Many people have heard of blood alcohol concentration, or content, levels but may have wondered what BAC specifically refers to. It is important to understand what blood alcohol concentration levels are because BAC is commonly used in drunk driving charges and is an important part of the criminal justice system.
Blood alcohol concentration level generally refers to the amount of alcohol present in an individual's body as measured in a certain volume of blood. Alcohol is quickly absorbed by the body and BAC is often used to determine impairment. The National Highway Traffic Safety Administration notes that a multitude of factors impact BAC level. All types of alcohol impact an individual's BAC, with several factors determining their BAC level, including how many drinks they have had, how fast they are drinking and the gender and weight of the individual. Medication and other drugs can also impact an individual's BAC.

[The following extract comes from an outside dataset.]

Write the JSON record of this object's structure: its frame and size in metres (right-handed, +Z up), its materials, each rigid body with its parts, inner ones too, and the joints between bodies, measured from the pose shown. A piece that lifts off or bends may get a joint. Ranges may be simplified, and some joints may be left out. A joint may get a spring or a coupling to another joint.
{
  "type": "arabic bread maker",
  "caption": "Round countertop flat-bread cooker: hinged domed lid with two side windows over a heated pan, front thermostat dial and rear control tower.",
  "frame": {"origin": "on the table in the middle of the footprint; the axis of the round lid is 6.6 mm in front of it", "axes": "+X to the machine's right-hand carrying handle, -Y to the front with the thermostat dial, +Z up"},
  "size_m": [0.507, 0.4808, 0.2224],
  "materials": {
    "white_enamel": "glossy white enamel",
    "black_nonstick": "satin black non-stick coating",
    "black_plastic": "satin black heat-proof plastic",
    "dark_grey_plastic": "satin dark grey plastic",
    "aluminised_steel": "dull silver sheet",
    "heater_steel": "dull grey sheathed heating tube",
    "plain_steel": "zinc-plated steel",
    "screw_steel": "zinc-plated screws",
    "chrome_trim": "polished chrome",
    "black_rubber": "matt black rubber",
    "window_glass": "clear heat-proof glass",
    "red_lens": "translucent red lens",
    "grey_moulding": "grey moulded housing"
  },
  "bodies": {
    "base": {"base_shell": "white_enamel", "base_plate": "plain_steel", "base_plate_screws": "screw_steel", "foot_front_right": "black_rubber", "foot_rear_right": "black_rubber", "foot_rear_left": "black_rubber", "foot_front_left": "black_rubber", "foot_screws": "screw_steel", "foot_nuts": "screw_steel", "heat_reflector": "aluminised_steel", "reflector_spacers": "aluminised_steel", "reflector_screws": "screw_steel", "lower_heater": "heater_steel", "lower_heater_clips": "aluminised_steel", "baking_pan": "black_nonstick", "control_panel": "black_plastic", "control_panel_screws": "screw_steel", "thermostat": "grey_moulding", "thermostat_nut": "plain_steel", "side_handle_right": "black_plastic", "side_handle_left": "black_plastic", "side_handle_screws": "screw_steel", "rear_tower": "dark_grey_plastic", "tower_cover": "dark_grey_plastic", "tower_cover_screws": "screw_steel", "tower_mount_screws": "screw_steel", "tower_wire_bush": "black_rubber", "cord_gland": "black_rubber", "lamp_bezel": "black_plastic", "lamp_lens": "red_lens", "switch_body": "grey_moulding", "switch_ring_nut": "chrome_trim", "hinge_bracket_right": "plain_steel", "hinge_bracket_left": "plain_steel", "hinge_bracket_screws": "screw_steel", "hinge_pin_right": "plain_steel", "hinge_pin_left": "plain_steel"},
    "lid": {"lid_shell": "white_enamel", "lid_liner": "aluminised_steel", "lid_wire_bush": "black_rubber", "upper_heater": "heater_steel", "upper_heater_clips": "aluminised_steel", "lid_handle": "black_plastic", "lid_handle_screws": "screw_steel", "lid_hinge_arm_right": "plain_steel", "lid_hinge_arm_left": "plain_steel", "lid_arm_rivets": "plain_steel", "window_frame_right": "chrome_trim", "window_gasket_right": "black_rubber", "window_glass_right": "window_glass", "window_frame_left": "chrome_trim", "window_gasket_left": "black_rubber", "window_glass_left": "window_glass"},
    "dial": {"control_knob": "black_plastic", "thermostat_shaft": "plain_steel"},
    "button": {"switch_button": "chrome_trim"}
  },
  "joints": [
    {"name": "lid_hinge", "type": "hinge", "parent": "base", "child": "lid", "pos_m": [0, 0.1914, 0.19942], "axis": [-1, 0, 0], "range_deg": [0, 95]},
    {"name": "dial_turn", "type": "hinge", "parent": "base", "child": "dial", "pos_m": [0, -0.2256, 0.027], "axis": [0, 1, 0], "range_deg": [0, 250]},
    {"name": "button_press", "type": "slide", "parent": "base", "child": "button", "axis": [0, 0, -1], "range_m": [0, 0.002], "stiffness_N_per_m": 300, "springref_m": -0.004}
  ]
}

A driver with a BAC of 0.08 or greater is generally impaired and may be arrested and face drunk driving charges. Depending on the circumstances, legal consequences may also be associated with a BAC lower than 0.08. Because of the complexity of BAC, it may be possible to challenge this type of evidence, depending on the circumstances.
Part of the criminal defense process is identifying and challenging possible violations of the rights of the accused individual and violations of police procedures or problems with the alleged facts or stated evidence. Because of the serious repercussions of drunk driving charges, it is important that accused individuals be aware of their criminal defense rights and options.